The beauty here is pacing. You cannot drift. You also cannot hide inside long rest periods. If you start too fast, the next minute punishes you. If you start too easy, the workout feels flat. That little pressure makes EMOM sessions weirdly addictive.
Beginners can keep the reps low and the exercises simple. Advanced exercisers can add load with a backpack or speed up the tempo, but only if form stays tidy.
15. The Silent Apartment Finisher
Not every good workout needs noise. Some of the best ones are quiet enough to do while other people are sleeping, studying, or pretending not to notice you exercising in the hallway.

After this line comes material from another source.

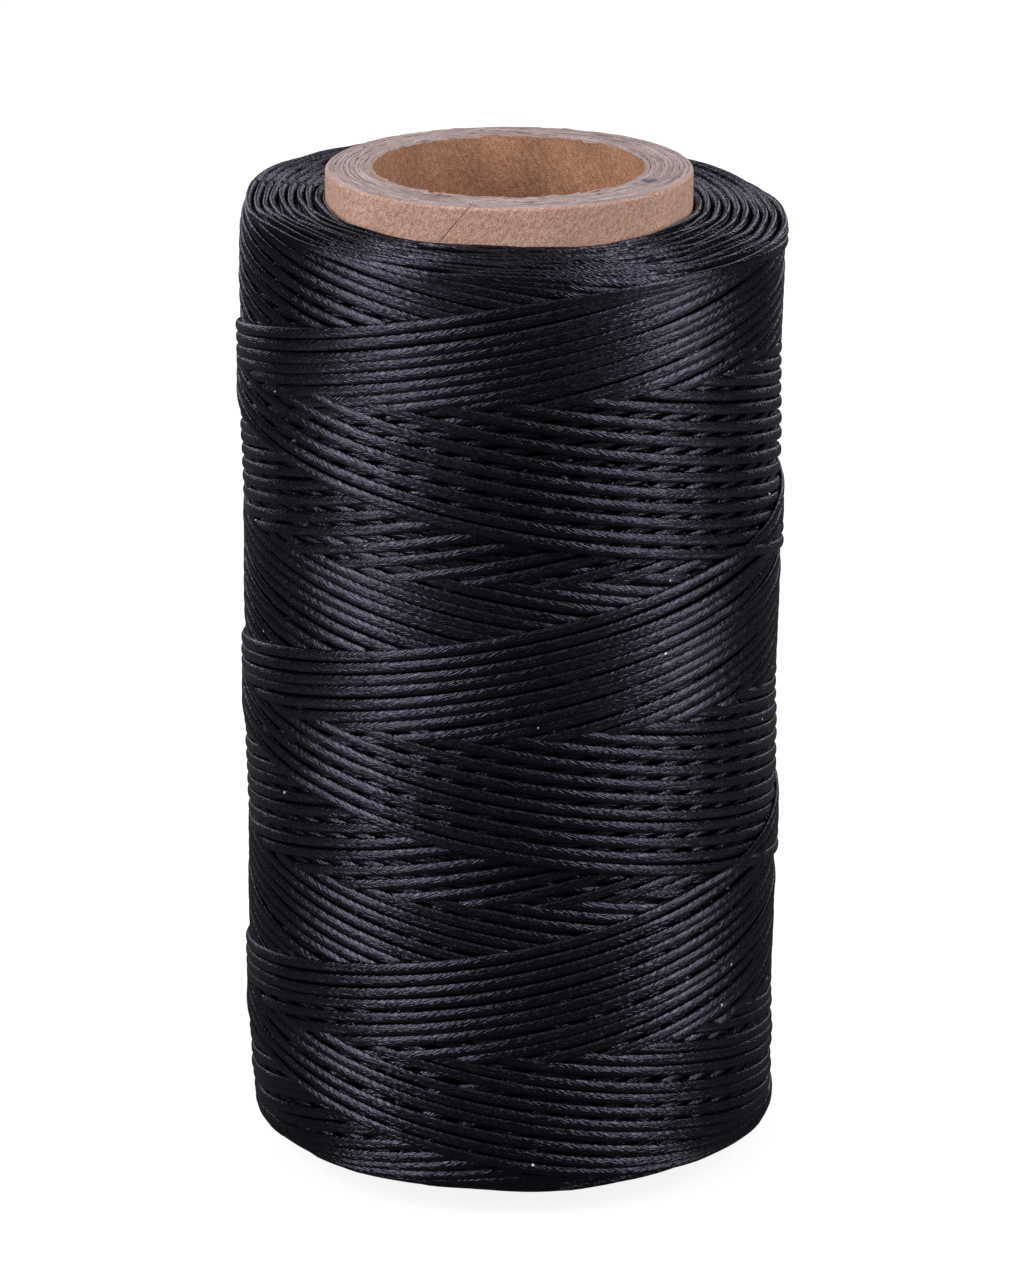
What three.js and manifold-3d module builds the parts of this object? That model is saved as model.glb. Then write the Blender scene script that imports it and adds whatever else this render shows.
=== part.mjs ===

This finisher uses squat holds, glute bridge marches, dead bugs, and plank shoulder taps with no jumping at all. Work for 30 seconds, rest for 15 seconds, and cycle through all four moves for 2 to 4 rounds. It feels calm at first. Then your thighs start talking.
The Quiet Sequence
- Squat hold with chest up.
- Glute bridge march, alternating feet without dropping the hips.
- Dead bug, slow and controlled.
- Plank shoulder taps, feet wide for balance.
This is a smart option for late-night sessions, beginners who want less impact, or anyone whose knees prefer a softer approach. It also makes a solid add-on after a walk or a short strength workout when you want a little more work without waking the house.
If you need to make it easier, skip the plank taps and repeat the bridge march twice. If you want more, turn the squat hold into a wall sit. Same room. Less noise. Plenty of burn.
The Bottom Line
The best home workouts are the ones you can repeat without bargaining with yourself every time. A chair, a band, a staircase, or a clean patch of floor is enough to build a routine that covers strength, cardio, and mobility.
Pick two or three of these sessions and rotate them through the week. Keep one day light, one day harder, and one day somewhere in the middle. That pattern is boring in the best possible way.
And when a workout starts to feel easy, change one thing only: more reps, less rest, a slower lowering phase, or a harder angle. Small progress adds up fast when you can do it in your own living room.